[BEGIN]

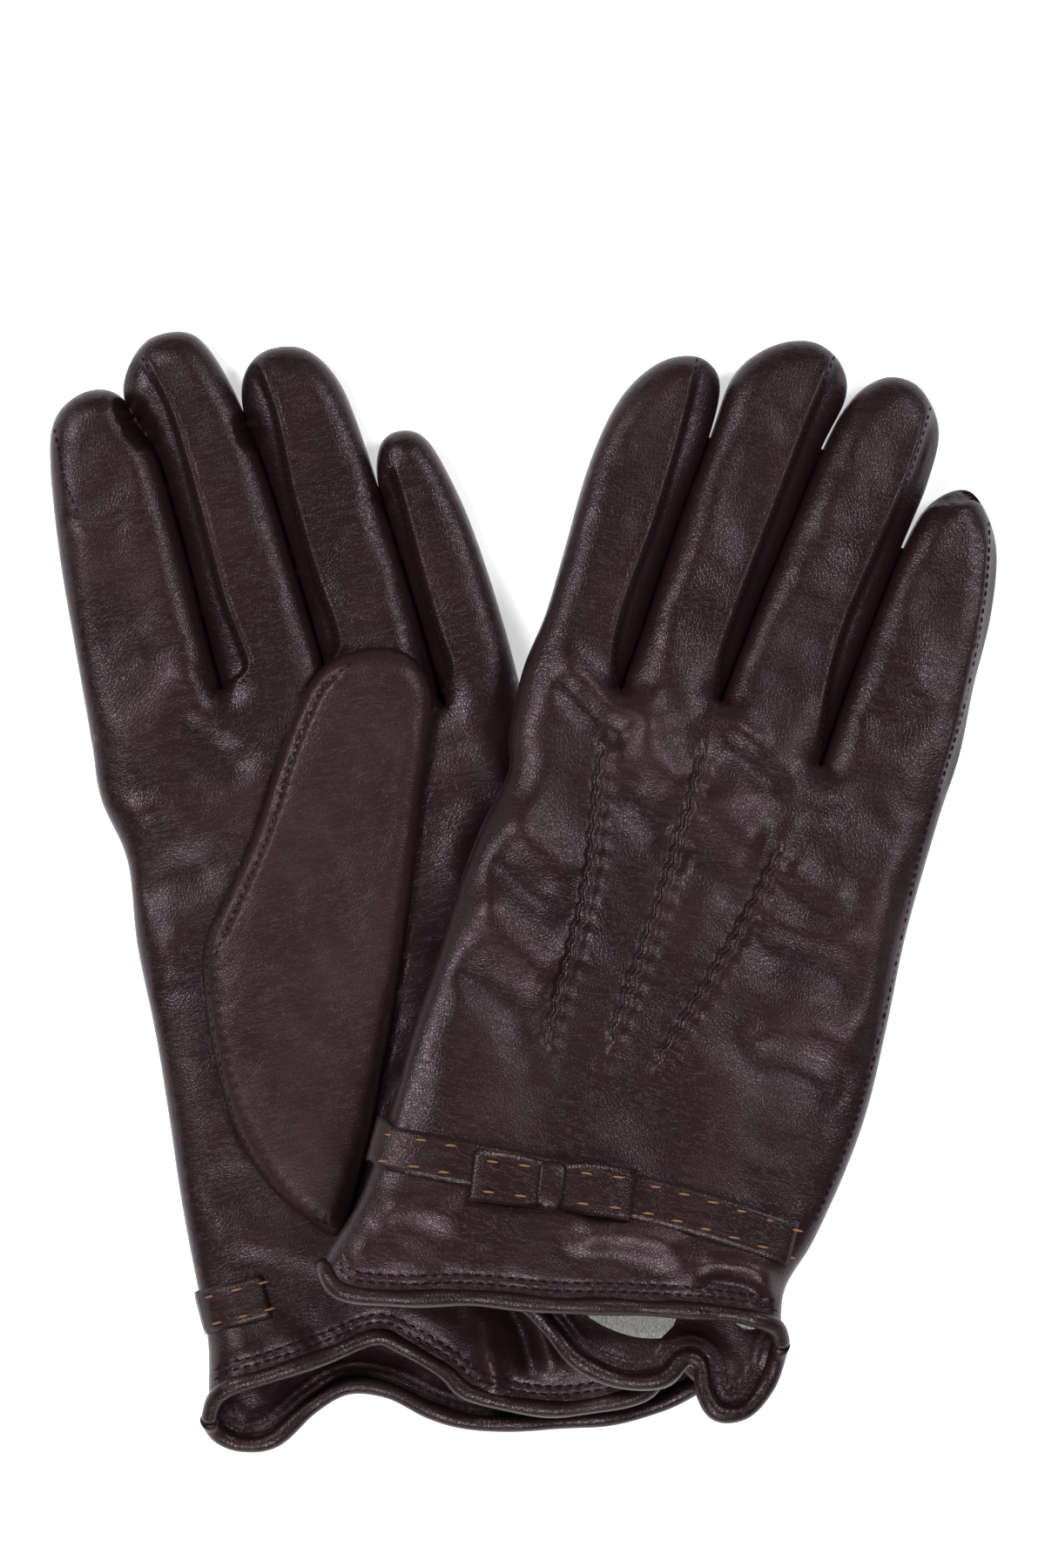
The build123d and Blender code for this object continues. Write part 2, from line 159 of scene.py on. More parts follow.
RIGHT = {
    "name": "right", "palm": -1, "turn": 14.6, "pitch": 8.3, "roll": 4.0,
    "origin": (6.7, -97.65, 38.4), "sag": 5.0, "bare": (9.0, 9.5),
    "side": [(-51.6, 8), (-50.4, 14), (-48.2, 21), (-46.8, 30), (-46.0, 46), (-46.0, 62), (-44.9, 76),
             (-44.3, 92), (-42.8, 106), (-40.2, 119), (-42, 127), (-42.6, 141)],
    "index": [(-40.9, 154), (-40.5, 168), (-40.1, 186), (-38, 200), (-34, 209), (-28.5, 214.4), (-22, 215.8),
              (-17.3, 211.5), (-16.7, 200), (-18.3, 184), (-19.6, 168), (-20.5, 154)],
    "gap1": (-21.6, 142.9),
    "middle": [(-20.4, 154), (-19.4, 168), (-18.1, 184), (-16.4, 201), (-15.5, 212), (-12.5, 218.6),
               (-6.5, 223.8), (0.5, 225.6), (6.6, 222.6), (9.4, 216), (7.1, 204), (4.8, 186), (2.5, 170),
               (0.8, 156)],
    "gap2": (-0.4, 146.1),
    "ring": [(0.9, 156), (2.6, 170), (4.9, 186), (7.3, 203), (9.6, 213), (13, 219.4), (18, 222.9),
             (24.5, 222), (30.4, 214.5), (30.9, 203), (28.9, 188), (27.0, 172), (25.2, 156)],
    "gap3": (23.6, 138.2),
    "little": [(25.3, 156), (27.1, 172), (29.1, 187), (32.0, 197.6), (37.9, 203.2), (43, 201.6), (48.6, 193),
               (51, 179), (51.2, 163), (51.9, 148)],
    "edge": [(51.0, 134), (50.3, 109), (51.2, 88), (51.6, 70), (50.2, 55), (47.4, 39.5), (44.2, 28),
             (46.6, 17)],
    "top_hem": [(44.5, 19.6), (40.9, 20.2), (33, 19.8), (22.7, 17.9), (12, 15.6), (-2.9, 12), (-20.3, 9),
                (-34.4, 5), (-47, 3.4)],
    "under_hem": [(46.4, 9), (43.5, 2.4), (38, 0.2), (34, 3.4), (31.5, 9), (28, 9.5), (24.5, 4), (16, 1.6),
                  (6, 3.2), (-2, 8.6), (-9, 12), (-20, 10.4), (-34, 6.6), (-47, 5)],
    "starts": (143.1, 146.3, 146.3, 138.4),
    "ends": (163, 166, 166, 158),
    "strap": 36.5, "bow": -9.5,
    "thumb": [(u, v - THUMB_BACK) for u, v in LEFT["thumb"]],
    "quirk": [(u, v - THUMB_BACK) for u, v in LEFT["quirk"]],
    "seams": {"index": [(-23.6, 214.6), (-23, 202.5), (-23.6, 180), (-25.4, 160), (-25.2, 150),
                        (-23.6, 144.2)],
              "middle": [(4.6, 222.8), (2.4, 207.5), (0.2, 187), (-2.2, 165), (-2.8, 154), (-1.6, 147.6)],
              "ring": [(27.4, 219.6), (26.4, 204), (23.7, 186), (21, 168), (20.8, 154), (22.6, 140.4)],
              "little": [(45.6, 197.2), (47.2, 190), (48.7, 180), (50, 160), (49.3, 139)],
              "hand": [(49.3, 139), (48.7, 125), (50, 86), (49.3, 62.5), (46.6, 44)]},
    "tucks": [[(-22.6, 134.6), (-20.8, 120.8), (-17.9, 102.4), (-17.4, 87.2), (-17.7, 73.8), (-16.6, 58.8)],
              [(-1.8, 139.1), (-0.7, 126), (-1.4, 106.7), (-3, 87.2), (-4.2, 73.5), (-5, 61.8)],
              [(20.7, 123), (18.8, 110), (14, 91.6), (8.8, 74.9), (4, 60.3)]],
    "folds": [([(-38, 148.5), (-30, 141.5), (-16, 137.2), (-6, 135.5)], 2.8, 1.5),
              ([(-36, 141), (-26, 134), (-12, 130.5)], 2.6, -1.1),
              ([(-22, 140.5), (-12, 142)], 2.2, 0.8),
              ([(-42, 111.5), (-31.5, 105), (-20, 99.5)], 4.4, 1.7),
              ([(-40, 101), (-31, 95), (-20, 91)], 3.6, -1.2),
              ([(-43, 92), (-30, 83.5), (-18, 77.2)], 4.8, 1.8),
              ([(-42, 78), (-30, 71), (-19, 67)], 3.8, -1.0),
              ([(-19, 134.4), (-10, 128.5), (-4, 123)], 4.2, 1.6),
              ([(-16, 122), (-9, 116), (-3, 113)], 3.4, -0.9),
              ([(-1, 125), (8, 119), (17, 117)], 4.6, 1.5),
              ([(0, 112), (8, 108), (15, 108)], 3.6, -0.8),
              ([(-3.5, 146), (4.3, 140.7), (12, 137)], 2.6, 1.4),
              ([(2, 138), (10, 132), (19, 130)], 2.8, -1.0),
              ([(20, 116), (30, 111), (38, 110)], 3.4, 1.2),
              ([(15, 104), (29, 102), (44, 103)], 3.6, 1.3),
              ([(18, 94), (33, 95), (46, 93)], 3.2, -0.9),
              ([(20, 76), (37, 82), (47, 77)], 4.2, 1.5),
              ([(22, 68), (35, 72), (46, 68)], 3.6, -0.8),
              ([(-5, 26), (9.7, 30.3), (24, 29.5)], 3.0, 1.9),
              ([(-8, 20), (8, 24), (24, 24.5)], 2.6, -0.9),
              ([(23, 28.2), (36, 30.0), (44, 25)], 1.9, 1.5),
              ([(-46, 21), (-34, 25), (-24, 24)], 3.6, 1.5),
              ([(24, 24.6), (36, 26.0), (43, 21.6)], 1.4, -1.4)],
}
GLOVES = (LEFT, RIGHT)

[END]

## [PROBLEM TO SOLVE]
Reproduce the full listing word for word.

## [ANSWER FOR THIS EXERCISE]
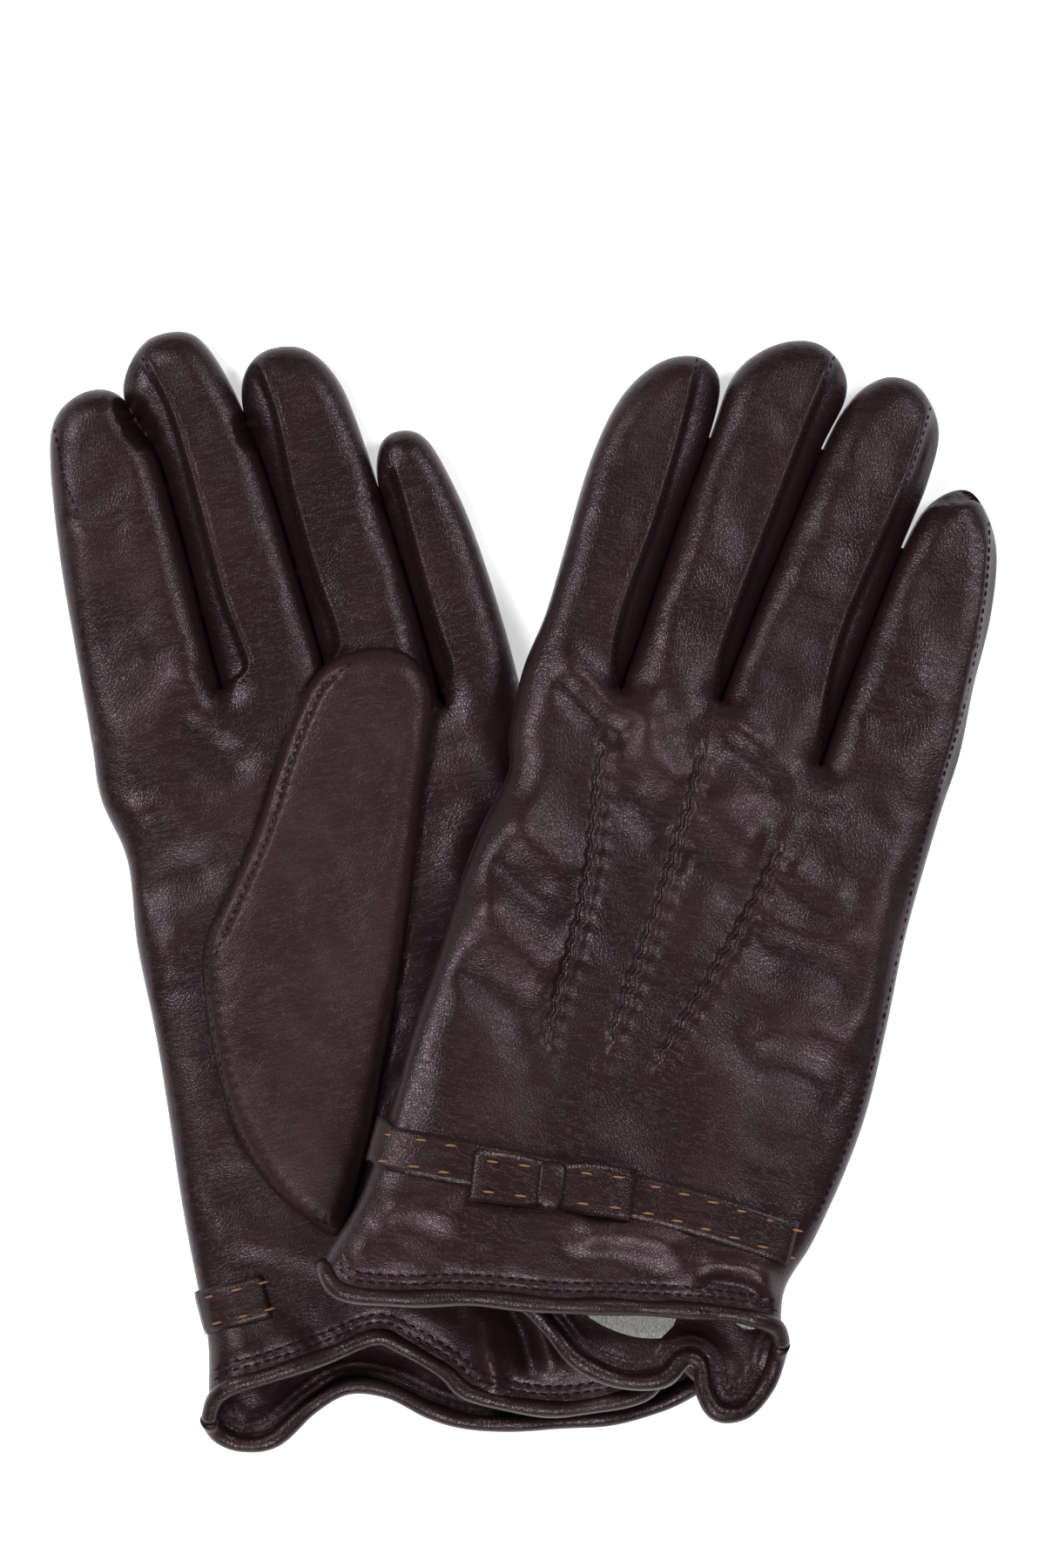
The build123d and Blender code for this object continues. Write part 2, from line 159 of scene.py on. More parts follow.
RIGHT = {
    "name": "right", "palm": -1, "turn": 14.6, "pitch": 8.3, "roll": 4.0,
    "origin": (6.7, -97.65, 38.4), "sag": 5.0, "bare": (9.0, 9.5),
    "side": [(-51.6, 8), (-50.4, 14), (-48.2, 21), (-46.8, 30), (-46.0, 46), (-46.0, 62), (-44.9, 76),
             (-44.3, 92), (-42.8, 106), (-40.2, 119), (-42, 127), (-42.6, 141)],
    "index": [(-40.9, 154), (-40.5, 168), (-40.1, 186), (-38, 200), (-34, 209), (-28.5, 214.4), (-22, 215.8),
              (-17.3, 211.5), (-16.7, 200), (-18.3, 184), (-19.6, 168), (-20.5, 154)],
    "gap1": (-21.6, 142.9),
    "middle": [(-20.4, 154), (-19.4, 168), (-18.1, 184), (-16.4, 201), (-15.5, 212), (-12.5, 218.6),
               (-6.5, 223.8), (0.5, 225.6), (6.6, 222.6), (9.4, 216), (7.1, 204), (4.8, 186), (2.5, 170),
               (0.8, 156)],
    "gap2": (-0.4, 146.1),
    "ring": [(0.9, 156), (2.6, 170), (4.9, 186), (7.3, 203), (9.6, 213), (13, 219.4), (18, 222.9),
             (24.5, 222), (30.4, 214.5), (30.9, 203), (28.9, 188), (27.0, 172), (25.2, 156)],
    "gap3": (23.6, 138.2),
    "little": [(25.3, 156), (27.1, 172), (29.1, 187), (32.0, 197.6), (37.9, 203.2), (43, 201.6), (48.6, 193),
               (51, 179), (51.2, 163), (51.9, 148)],
    "edge": [(51.0, 134), (50.3, 109), (51.2, 88), (51.6, 70), (50.2, 55), (47.4, 39.5), (44.2, 28),
             (46.6, 17)],
    "top_hem": [(44.5, 19.6), (40.9, 20.2), (33, 19.8), (22.7, 17.9), (12, 15.6), (-2.9, 12), (-20.3, 9),
                (-34.4, 5), (-47, 3.4)],
    "under_hem": [(46.4, 9), (43.5, 2.4), (38, 0.2), (34, 3.4), (31.5, 9), (28, 9.5), (24.5, 4), (16, 1.6),
                  (6, 3.2), (-2, 8.6), (-9, 12), (-20, 10.4), (-34, 6.6), (-47, 5)],
    "starts": (143.1, 146.3, 146.3, 138.4),
    "ends": (163, 166, 166, 158),
    "strap": 36.5, "bow": -9.5,
    "thumb": [(u, v - THUMB_BACK) for u, v in LEFT["thumb"]],
    "quirk": [(u, v - THUMB_BACK) for u, v in LEFT["quirk"]],
    "seams": {"index": [(-23.6, 214.6), (-23, 202.5), (-23.6, 180), (-25.4, 160), (-25.2, 150),
                        (-23.6, 144.2)],
              "middle": [(4.6, 222.8), (2.4, 207.5), (0.2, 187), (-2.2, 165), (-2.8, 154), (-1.6, 147.6)],
              "ring": [(27.4, 219.6), (26.4, 204), (23.7, 186), (21, 168), (20.8, 154), (22.6, 140.4)],
              "little": [(45.6, 197.2), (47.2, 190), (48.7, 180), (50, 160), (49.3, 139)],
              "hand": [(49.3, 139), (48.7, 125), (50, 86), (49.3, 62.5), (46.6, 44)]},
    "tucks": [[(-22.6, 134.6), (-20.8, 120.8), (-17.9, 102.4), (-17.4, 87.2), (-17.7, 73.8), (-16.6, 58.8)],
              [(-1.8, 139.1), (-0.7, 126), (-1.4, 106.7), (-3, 87.2), (-4.2, 73.5), (-5, 61.8)],
              [(20.7, 123), (18.8, 110), (14, 91.6), (8.8, 74.9), (4, 60.3)]],
    "folds": [([(-38, 148.5), (-30, 141.5), (-16, 137.2), (-6, 135.5)], 2.8, 1.5),
              ([(-36, 141), (-26, 134), (-12, 130.5)], 2.6, -1.1),
              ([(-22, 140.5), (-12, 142)], 2.2, 0.8),
              ([(-42, 111.5), (-31.5, 105), (-20, 99.5)], 4.4, 1.7),
              ([(-40, 101), (-31, 95), (-20, 91)], 3.6, -1.2),
              ([(-43, 92), (-30, 83.5), (-18, 77.2)], 4.8, 1.8),
              ([(-42, 78), (-30, 71), (-19, 67)], 3.8, -1.0),
              ([(-19, 134.4), (-10, 128.5), (-4, 123)], 4.2, 1.6),
              ([(-16, 122), (-9, 116), (-3, 113)], 3.4, -0.9),
              ([(-1, 125), (8, 119), (17, 117)], 4.6, 1.5),
              ([(0, 112), (8, 108), (15, 108)], 3.6, -0.8),
              ([(-3.5, 146), (4.3, 140.7), (12, 137)], 2.6, 1.4),
              ([(2, 138), (10, 132), (19, 130)], 2.8, -1.0),
              ([(20, 116), (30, 111), (38, 110)], 3.4, 1.2),
              ([(15, 104), (29, 102), (44, 103)], 3.6, 1.3),
              ([(18, 94), (33, 95), (46, 93)], 3.2, -0.9),
              ([(20, 76), (37, 82), (47, 77)], 4.2, 1.5),
              ([(22, 68), (35, 72), (46, 68)], 3.6, -0.8),
              ([(-5, 26), (9.7, 30.3), (24, 29.5)], 3.0, 1.9),
              ([(-8, 20), (8, 24), (24, 24.5)], 2.6, -0.9),
              ([(23, 28.2), (36, 30.0), (44, 25)], 1.9, 1.5),
              ([(-46, 21), (-34, 25), (-24, 24)], 3.6, 1.5),
              ([(24, 24.6), (36, 26.0), (43, 21.6)], 1.4, -1.4)],
}
GLOVES = (LEFT, RIGHT)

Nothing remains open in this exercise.